##### Given data #####

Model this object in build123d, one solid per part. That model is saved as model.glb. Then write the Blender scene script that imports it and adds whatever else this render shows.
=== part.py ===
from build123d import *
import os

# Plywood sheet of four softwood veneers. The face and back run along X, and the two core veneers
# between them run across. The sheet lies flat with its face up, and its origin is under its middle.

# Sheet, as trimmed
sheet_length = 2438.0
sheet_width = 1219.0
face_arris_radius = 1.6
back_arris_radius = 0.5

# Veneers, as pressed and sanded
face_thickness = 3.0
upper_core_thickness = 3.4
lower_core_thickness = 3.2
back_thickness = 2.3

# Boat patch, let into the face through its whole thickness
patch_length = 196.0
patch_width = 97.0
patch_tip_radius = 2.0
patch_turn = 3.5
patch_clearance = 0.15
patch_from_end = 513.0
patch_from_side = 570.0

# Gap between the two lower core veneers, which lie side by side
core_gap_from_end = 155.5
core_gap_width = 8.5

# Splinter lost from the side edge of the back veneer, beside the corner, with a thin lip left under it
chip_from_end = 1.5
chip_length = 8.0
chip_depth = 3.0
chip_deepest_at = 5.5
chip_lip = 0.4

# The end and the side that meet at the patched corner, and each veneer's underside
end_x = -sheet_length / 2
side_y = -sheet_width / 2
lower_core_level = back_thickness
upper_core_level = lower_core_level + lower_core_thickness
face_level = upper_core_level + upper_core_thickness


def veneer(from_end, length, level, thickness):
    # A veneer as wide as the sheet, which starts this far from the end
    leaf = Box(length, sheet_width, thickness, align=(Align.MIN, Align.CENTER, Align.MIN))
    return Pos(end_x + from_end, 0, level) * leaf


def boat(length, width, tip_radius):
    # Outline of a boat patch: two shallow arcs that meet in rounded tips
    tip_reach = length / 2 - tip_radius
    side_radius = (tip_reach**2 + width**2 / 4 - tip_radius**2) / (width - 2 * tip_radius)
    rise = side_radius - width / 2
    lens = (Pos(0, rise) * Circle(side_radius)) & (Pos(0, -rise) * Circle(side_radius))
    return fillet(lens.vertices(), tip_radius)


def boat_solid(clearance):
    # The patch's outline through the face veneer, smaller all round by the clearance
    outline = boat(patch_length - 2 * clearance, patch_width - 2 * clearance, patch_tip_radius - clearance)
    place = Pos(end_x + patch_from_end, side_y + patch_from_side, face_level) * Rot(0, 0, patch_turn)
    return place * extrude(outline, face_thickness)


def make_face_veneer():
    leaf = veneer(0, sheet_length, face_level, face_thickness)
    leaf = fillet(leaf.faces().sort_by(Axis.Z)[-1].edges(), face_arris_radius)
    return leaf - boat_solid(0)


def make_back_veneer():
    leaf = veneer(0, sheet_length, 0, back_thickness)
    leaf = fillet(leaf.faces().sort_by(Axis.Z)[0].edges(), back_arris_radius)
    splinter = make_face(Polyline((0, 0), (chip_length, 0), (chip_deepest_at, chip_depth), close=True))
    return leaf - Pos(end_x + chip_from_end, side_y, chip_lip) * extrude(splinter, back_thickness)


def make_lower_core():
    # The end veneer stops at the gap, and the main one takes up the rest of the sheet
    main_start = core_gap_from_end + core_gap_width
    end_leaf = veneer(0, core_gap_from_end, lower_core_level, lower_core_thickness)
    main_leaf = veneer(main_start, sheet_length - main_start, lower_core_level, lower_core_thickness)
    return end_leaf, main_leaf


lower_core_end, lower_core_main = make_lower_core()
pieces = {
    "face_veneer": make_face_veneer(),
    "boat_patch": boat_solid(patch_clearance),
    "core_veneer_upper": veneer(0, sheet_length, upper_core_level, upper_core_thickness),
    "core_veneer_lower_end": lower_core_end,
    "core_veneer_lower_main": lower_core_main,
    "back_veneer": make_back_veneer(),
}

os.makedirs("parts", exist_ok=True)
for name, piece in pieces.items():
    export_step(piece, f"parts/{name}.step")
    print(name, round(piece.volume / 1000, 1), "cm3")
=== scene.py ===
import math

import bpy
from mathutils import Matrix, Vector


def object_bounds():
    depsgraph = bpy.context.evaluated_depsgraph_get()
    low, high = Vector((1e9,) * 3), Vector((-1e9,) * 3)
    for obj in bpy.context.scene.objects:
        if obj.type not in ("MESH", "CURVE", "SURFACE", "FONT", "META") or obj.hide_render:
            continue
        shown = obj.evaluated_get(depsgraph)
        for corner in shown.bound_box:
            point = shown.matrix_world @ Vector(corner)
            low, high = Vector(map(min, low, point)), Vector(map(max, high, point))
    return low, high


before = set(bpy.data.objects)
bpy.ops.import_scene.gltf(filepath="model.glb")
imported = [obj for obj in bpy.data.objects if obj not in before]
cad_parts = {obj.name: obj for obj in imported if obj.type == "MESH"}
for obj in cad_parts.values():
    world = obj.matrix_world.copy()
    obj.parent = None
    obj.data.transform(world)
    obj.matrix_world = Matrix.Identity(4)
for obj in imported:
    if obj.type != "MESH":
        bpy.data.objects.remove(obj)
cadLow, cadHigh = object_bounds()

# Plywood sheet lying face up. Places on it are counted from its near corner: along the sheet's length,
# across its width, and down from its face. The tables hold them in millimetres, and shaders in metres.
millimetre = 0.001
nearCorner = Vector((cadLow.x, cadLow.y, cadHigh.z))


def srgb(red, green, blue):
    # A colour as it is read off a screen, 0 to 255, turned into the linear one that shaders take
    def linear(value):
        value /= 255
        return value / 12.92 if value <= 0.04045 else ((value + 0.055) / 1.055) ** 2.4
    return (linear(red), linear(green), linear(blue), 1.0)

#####

__Given task__: Quote the whole listing above, leaving nothing out.

__Written response__:
Model this object in build123d, one solid per part. That model is saved as model.glb. Then write the Blender scene script that imports it and adds whatever else this render shows.
=== part.py ===
from build123d import *
import os

# Plywood sheet of four softwood veneers. The face and back run along X, and the two core veneers
# between them run across. The sheet lies flat with its face up, and its origin is under its middle.

# Sheet, as trimmed
sheet_length = 2438.0
sheet_width = 1219.0
face_arris_radius = 1.6
back_arris_radius = 0.5

# Veneers, as pressed and sanded
face_thickness = 3.0
upper_core_thickness = 3.4
lower_core_thickness = 3.2
back_thickness = 2.3

# Boat patch, let into the face through its whole thickness
patch_length = 196.0
patch_width = 97.0
patch_tip_radius = 2.0
patch_turn = 3.5
patch_clearance = 0.15
patch_from_end = 513.0
patch_from_side = 570.0

# Gap between the two lower core veneers, which lie side by side
core_gap_from_end = 155.5
core_gap_width = 8.5

# Splinter lost from the side edge of the back veneer, beside the corner, with a thin lip left under it
chip_from_end = 1.5
chip_length = 8.0
chip_depth = 3.0
chip_deepest_at = 5.5
chip_lip = 0.4

# The end and the side that meet at the patched corner, and each veneer's underside
end_x = -sheet_length / 2
side_y = -sheet_width / 2
lower_core_level = back_thickness
upper_core_level = lower_core_level + lower_core_thickness
face_level = upper_core_level + upper_core_thickness


def veneer(from_end, length, level, thickness):
    # A veneer as wide as the sheet, which starts this far from the end
    leaf = Box(length, sheet_width, thickness, align=(Align.MIN, Align.CENTER, Align.MIN))
    return Pos(end_x + from_end, 0, level) * leaf


def boat(length, width, tip_radius):
    # Outline of a boat patch: two shallow arcs that meet in rounded tips
    tip_reach = length / 2 - tip_radius
    side_radius = (tip_reach**2 + width**2 / 4 - tip_radius**2) / (width - 2 * tip_radius)
    rise = side_radius - width / 2
    lens = (Pos(0, rise) * Circle(side_radius)) & (Pos(0, -rise) * Circle(side_radius))
    return fillet(lens.vertices(), tip_radius)


def boat_solid(clearance):
    # The patch's outline through the face veneer, smaller all round by the clearance
    outline = boat(patch_length - 2 * clearance, patch_width - 2 * clearance, patch_tip_radius - clearance)
    place = Pos(end_x + patch_from_end, side_y + patch_from_side, face_level) * Rot(0, 0, patch_turn)
    return place * extrude(outline, face_thickness)


def make_face_veneer():
    leaf = veneer(0, sheet_length, face_level, face_thickness)
    leaf = fillet(leaf.faces().sort_by(Axis.Z)[-1].edges(), face_arris_radius)
    return leaf - boat_solid(0)


def make_back_veneer():
    leaf = veneer(0, sheet_length, 0, back_thickness)
    leaf = fillet(leaf.faces().sort_by(Axis.Z)[0].edges(), back_arris_radius)
    splinter = make_face(Polyline((0, 0), (chip_length, 0), (chip_deepest_at, chip_depth), close=True))
    return leaf - Pos(end_x + chip_from_end, side_y, chip_lip) * extrude(splinter, back_thickness)


def make_lower_core():
    # The end veneer stops at the gap, and the main one takes up the rest of the sheet
    main_start = core_gap_from_end + core_gap_width
    end_leaf = veneer(0, core_gap_from_end, lower_core_level, lower_core_thickness)
    main_leaf = veneer(main_start, sheet_length - main_start, lower_core_level, lower_core_thickness)
    return end_leaf, main_leaf


lower_core_end, lower_core_main = make_lower_core()
pieces = {
    "face_veneer": make_face_veneer(),
    "boat_patch": boat_solid(patch_clearance),
    "core_veneer_upper": veneer(0, sheet_length, upper_core_level, upper_core_thickness),
    "core_veneer_lower_end": lower_core_end,
    "core_veneer_lower_main": lower_core_main,
    "back_veneer": make_back_veneer(),
}

os.makedirs("parts", exist_ok=True)
for name, piece in pieces.items():
    export_step(piece, f"parts/{name}.step")
    print(name, round(piece.volume / 1000, 1), "cm3")
=== scene.py ===
import math

import bpy
from mathutils import Matrix, Vector


def object_bounds():
    depsgraph = bpy.context.evaluated_depsgraph_get()
    low, high = Vector((1e9,) * 3), Vector((-1e9,) * 3)
    for obj in bpy.context.scene.objects:
        if obj.type not in ("MESH", "CURVE", "SURFACE", "FONT", "META") or obj.hide_render:
            continue
        shown = obj.evaluated_get(depsgraph)
        for corner in shown.bound_box:
            point = shown.matrix_world @ Vector(corner)
            low, high = Vector(map(min, low, point)), Vector(map(max, high, point))
    return low, high


before = set(bpy.data.objects)
bpy.ops.import_scene.gltf(filepath="model.glb")
imported = [obj for obj in bpy.data.objects if obj not in before]
cad_parts = {obj.name: obj for obj in imported if obj.type == "MESH"}
for obj in cad_parts.values():
    world = obj.matrix_world.copy()
    obj.parent = None
    obj.data.transform(world)
    obj.matrix_world = Matrix.Identity(4)
for obj in imported:
    if obj.type != "MESH":
        bpy.data.objects.remove(obj)
cadLow, cadHigh = object_bounds()

# Plywood sheet lying face up. Places on it are counted from its near corner: along the sheet's length,
# across its width, and down from its face. The tables hold them in millimetres, and shaders in metres.
millimetre = 0.001
nearCorner = Vector((cadLow.x, cadLow.y, cadHigh.z))


def srgb(red, green, blue):
    # A colour as it is read off a screen, 0 to 255, turned into the linear one that shaders take
    def linear(value):
        value /= 255
        return value / 12.92 if value <= 0.04045 else ((value + 0.055) / 1.055) ** 2.4
    return (linear(red), linear(green), linear(blue), 1.0)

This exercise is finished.